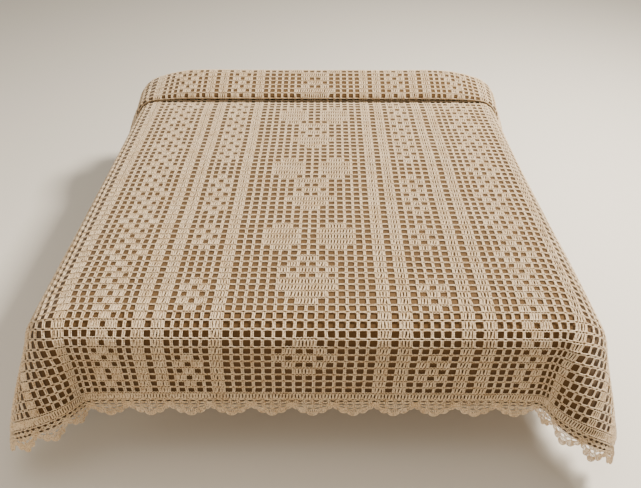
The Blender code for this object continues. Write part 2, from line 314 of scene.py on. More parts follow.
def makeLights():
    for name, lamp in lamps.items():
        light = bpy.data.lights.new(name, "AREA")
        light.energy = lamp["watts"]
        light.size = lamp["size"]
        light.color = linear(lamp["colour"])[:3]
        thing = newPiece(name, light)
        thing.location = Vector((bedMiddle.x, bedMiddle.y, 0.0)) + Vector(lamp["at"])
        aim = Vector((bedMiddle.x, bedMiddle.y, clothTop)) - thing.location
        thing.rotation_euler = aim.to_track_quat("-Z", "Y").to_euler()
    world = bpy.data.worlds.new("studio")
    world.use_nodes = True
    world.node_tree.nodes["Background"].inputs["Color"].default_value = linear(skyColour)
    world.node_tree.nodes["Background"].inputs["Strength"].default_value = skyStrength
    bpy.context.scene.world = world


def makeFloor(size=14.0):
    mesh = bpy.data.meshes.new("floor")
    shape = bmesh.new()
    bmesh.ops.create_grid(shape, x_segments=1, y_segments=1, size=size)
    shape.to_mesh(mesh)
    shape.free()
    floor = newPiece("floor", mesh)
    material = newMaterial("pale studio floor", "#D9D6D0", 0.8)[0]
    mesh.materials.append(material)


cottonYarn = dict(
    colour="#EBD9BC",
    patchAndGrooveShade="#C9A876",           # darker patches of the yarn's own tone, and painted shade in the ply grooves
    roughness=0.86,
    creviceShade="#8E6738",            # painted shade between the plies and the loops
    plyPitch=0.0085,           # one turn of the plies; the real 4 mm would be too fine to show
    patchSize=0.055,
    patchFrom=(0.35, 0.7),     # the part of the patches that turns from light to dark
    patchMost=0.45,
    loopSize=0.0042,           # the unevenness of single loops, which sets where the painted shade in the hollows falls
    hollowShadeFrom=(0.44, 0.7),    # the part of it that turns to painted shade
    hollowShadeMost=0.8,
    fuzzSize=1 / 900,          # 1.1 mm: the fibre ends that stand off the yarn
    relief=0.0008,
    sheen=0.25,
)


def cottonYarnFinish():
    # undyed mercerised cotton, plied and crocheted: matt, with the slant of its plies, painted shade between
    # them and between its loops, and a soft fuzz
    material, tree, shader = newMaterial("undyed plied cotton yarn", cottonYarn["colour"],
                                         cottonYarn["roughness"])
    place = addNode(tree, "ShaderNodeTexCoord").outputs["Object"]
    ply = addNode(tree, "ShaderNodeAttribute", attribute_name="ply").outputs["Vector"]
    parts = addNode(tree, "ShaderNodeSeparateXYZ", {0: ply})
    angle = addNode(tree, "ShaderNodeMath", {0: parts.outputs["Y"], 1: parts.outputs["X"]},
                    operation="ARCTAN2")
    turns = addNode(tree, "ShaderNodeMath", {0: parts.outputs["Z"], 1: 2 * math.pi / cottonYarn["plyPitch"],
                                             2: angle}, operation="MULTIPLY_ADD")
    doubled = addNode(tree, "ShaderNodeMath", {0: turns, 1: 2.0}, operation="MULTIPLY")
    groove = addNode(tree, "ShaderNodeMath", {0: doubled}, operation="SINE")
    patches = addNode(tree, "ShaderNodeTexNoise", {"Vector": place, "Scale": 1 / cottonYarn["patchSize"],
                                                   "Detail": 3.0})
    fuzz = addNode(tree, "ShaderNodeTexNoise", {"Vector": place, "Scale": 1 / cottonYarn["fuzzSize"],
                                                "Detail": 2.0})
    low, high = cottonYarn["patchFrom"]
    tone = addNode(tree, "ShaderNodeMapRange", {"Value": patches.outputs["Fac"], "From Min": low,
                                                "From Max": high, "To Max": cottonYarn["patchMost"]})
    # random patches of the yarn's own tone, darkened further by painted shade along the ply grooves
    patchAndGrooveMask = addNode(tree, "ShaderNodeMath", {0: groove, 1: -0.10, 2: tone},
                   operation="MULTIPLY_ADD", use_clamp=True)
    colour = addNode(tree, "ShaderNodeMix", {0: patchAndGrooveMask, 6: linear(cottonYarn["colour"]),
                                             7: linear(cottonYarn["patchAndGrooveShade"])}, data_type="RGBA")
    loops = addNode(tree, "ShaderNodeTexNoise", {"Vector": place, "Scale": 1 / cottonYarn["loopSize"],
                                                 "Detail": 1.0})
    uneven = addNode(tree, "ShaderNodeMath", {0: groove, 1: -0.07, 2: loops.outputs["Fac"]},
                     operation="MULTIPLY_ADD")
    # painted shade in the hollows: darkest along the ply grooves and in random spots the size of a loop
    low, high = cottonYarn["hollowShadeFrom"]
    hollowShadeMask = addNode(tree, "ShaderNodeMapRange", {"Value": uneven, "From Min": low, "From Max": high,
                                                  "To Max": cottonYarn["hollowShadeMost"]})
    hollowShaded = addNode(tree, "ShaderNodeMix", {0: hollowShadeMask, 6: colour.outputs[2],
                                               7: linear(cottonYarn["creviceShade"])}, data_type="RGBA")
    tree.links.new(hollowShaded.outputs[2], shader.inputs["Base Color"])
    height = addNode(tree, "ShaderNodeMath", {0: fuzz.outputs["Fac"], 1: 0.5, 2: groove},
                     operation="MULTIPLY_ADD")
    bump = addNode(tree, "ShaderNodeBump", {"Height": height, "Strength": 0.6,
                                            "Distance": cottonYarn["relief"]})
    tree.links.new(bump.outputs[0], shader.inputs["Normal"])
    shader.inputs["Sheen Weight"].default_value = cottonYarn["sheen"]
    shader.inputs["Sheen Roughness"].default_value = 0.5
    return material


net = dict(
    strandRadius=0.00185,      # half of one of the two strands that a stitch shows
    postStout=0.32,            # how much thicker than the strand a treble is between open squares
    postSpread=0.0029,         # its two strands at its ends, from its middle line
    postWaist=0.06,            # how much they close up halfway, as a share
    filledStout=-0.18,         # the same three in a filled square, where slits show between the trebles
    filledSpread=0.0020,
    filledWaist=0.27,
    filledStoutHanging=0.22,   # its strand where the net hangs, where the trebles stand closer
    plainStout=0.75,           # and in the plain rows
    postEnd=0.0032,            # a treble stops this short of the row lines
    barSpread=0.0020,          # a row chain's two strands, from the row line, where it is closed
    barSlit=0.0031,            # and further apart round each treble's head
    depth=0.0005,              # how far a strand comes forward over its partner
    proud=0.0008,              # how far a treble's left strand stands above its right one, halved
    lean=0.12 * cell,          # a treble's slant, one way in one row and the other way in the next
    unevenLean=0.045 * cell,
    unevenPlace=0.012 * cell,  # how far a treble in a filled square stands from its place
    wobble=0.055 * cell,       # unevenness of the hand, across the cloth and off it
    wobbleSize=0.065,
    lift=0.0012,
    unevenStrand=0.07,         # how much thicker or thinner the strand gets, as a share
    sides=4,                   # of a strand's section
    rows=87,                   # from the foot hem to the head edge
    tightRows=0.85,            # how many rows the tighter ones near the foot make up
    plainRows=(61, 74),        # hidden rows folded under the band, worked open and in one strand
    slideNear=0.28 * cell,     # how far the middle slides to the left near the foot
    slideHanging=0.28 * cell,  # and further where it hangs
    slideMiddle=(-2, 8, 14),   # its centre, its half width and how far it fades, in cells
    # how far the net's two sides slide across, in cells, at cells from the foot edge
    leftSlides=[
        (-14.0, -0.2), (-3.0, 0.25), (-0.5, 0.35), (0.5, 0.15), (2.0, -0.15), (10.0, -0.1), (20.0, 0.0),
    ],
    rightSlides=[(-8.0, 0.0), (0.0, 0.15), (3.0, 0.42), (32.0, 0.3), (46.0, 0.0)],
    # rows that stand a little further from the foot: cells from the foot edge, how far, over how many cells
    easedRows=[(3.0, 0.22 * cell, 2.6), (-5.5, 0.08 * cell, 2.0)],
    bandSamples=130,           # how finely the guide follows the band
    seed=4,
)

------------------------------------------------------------

[AIM OF THE TASK]: Each line of the material should be echoed exactly.

[SOLUTION BELOW]:
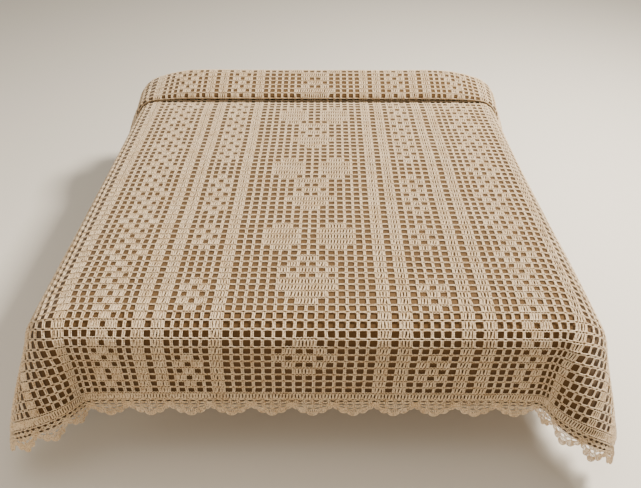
The Blender code for this object continues. Write part 2, from line 314 of scene.py on. More parts follow.
def makeLights():
    for name, lamp in lamps.items():
        light = bpy.data.lights.new(name, "AREA")
        light.energy = lamp["watts"]
        light.size = lamp["size"]
        light.color = linear(lamp["colour"])[:3]
        thing = newPiece(name, light)
        thing.location = Vector((bedMiddle.x, bedMiddle.y, 0.0)) + Vector(lamp["at"])
        aim = Vector((bedMiddle.x, bedMiddle.y, clothTop)) - thing.location
        thing.rotation_euler = aim.to_track_quat("-Z", "Y").to_euler()
    world = bpy.data.worlds.new("studio")
    world.use_nodes = True
    world.node_tree.nodes["Background"].inputs["Color"].default_value = linear(skyColour)
    world.node_tree.nodes["Background"].inputs["Strength"].default_value = skyStrength
    bpy.context.scene.world = world


def makeFloor(size=14.0):
    mesh = bpy.data.meshes.new("floor")
    shape = bmesh.new()
    bmesh.ops.create_grid(shape, x_segments=1, y_segments=1, size=size)
    shape.to_mesh(mesh)
    shape.free()
    floor = newPiece("floor", mesh)
    material = newMaterial("pale studio floor", "#D9D6D0", 0.8)[0]
    mesh.materials.append(material)


cottonYarn = dict(
    colour="#EBD9BC",
    patchAndGrooveShade="#C9A876",           # darker patches of the yarn's own tone, and painted shade in the ply grooves
    roughness=0.86,
    creviceShade="#8E6738",            # painted shade between the plies and the loops
    plyPitch=0.0085,           # one turn of the plies; the real 4 mm would be too fine to show
    patchSize=0.055,
    patchFrom=(0.35, 0.7),     # the part of the patches that turns from light to dark
    patchMost=0.45,
    loopSize=0.0042,           # the unevenness of single loops, which sets where the painted shade in the hollows falls
    hollowShadeFrom=(0.44, 0.7),    # the part of it that turns to painted shade
    hollowShadeMost=0.8,
    fuzzSize=1 / 900,          # 1.1 mm: the fibre ends that stand off the yarn
    relief=0.0008,
    sheen=0.25,
)


def cottonYarnFinish():
    # undyed mercerised cotton, plied and crocheted: matt, with the slant of its plies, painted shade between
    # them and between its loops, and a soft fuzz
    material, tree, shader = newMaterial("undyed plied cotton yarn", cottonYarn["colour"],
                                         cottonYarn["roughness"])
    place = addNode(tree, "ShaderNodeTexCoord").outputs["Object"]
    ply = addNode(tree, "ShaderNodeAttribute", attribute_name="ply").outputs["Vector"]
    parts = addNode(tree, "ShaderNodeSeparateXYZ", {0: ply})
    angle = addNode(tree, "ShaderNodeMath", {0: parts.outputs["Y"], 1: parts.outputs["X"]},
                    operation="ARCTAN2")
    turns = addNode(tree, "ShaderNodeMath", {0: parts.outputs["Z"], 1: 2 * math.pi / cottonYarn["plyPitch"],
                                             2: angle}, operation="MULTIPLY_ADD")
    doubled = addNode(tree, "ShaderNodeMath", {0: turns, 1: 2.0}, operation="MULTIPLY")
    groove = addNode(tree, "ShaderNodeMath", {0: doubled}, operation="SINE")
    patches = addNode(tree, "ShaderNodeTexNoise", {"Vector": place, "Scale": 1 / cottonYarn["patchSize"],
                                                   "Detail": 3.0})
    fuzz = addNode(tree, "ShaderNodeTexNoise", {"Vector": place, "Scale": 1 / cottonYarn["fuzzSize"],
                                                "Detail": 2.0})
    low, high = cottonYarn["patchFrom"]
    tone = addNode(tree, "ShaderNodeMapRange", {"Value": patches.outputs["Fac"], "From Min": low,
                                                "From Max": high, "To Max": cottonYarn["patchMost"]})
    # random patches of the yarn's own tone, darkened further by painted shade along the ply grooves
    patchAndGrooveMask = addNode(tree, "ShaderNodeMath", {0: groove, 1: -0.10, 2: tone},
                   operation="MULTIPLY_ADD", use_clamp=True)
    colour = addNode(tree, "ShaderNodeMix", {0: patchAndGrooveMask, 6: linear(cottonYarn["colour"]),
                                             7: linear(cottonYarn["patchAndGrooveShade"])}, data_type="RGBA")
    loops = addNode(tree, "ShaderNodeTexNoise", {"Vector": place, "Scale": 1 / cottonYarn["loopSize"],
                                                 "Detail": 1.0})
    uneven = addNode(tree, "ShaderNodeMath", {0: groove, 1: -0.07, 2: loops.outputs["Fac"]},
                     operation="MULTIPLY_ADD")
    # painted shade in the hollows: darkest along the ply grooves and in random spots the size of a loop
    low, high = cottonYarn["hollowShadeFrom"]
    hollowShadeMask = addNode(tree, "ShaderNodeMapRange", {"Value": uneven, "From Min": low, "From Max": high,
                                                  "To Max": cottonYarn["hollowShadeMost"]})
    hollowShaded = addNode(tree, "ShaderNodeMix", {0: hollowShadeMask, 6: colour.outputs[2],
                                               7: linear(cottonYarn["creviceShade"])}, data_type="RGBA")
    tree.links.new(hollowShaded.outputs[2], shader.inputs["Base Color"])
    height = addNode(tree, "ShaderNodeMath", {0: fuzz.outputs["Fac"], 1: 0.5, 2: groove},
                     operation="MULTIPLY_ADD")
    bump = addNode(tree, "ShaderNodeBump", {"Height": height, "Strength": 0.6,
                                            "Distance": cottonYarn["relief"]})
    tree.links.new(bump.outputs[0], shader.inputs["Normal"])
    shader.inputs["Sheen Weight"].default_value = cottonYarn["sheen"]
    shader.inputs["Sheen Roughness"].default_value = 0.5
    return material


net = dict(
    strandRadius=0.00185,      # half of one of the two strands that a stitch shows
    postStout=0.32,            # how much thicker than the strand a treble is between open squares
    postSpread=0.0029,         # its two strands at its ends, from its middle line
    postWaist=0.06,            # how much they close up halfway, as a share
    filledStout=-0.18,         # the same three in a filled square, where slits show between the trebles
    filledSpread=0.0020,
    filledWaist=0.27,
    filledStoutHanging=0.22,   # its strand where the net hangs, where the trebles stand closer
    plainStout=0.75,           # and in the plain rows
    postEnd=0.0032,            # a treble stops this short of the row lines
    barSpread=0.0020,          # a row chain's two strands, from the row line, where it is closed
    barSlit=0.0031,            # and further apart round each treble's head
    depth=0.0005,              # how far a strand comes forward over its partner
    proud=0.0008,              # how far a treble's left strand stands above its right one, halved
    lean=0.12 * cell,          # a treble's slant, one way in one row and the other way in the next
    unevenLean=0.045 * cell,
    unevenPlace=0.012 * cell,  # how far a treble in a filled square stands from its place
    wobble=0.055 * cell,       # unevenness of the hand, across the cloth and off it
    wobbleSize=0.065,
    lift=0.0012,
    unevenStrand=0.07,         # how much thicker or thinner the strand gets, as a share
    sides=4,                   # of a strand's section
    rows=87,                   # from the foot hem to the head edge
    tightRows=0.85,            # how many rows the tighter ones near the foot make up
    plainRows=(61, 74),        # hidden rows folded under the band, worked open and in one strand
    slideNear=0.28 * cell,     # how far the middle slides to the left near the foot
    slideHanging=0.28 * cell,  # and further where it hangs
    slideMiddle=(-2, 8, 14),   # its centre, its half width and how far it fades, in cells
    # how far the net's two sides slide across, in cells, at cells from the foot edge
    leftSlides=[
        (-14.0, -0.2), (-3.0, 0.25), (-0.5, 0.35), (0.5, 0.15), (2.0, -0.15), (10.0, -0.1), (20.0, 0.0),
    ],
    rightSlides=[(-8.0, 0.0), (0.0, 0.15), (3.0, 0.42), (32.0, 0.3), (46.0, 0.0)],
    # rows that stand a little further from the foot: cells from the foot edge, how far, over how many cells
    easedRows=[(3.0, 0.22 * cell, 2.6), (-5.5, 0.08 * cell, 2.0)],
    bandSamples=130,           # how finely the guide follows the band
    seed=4,
)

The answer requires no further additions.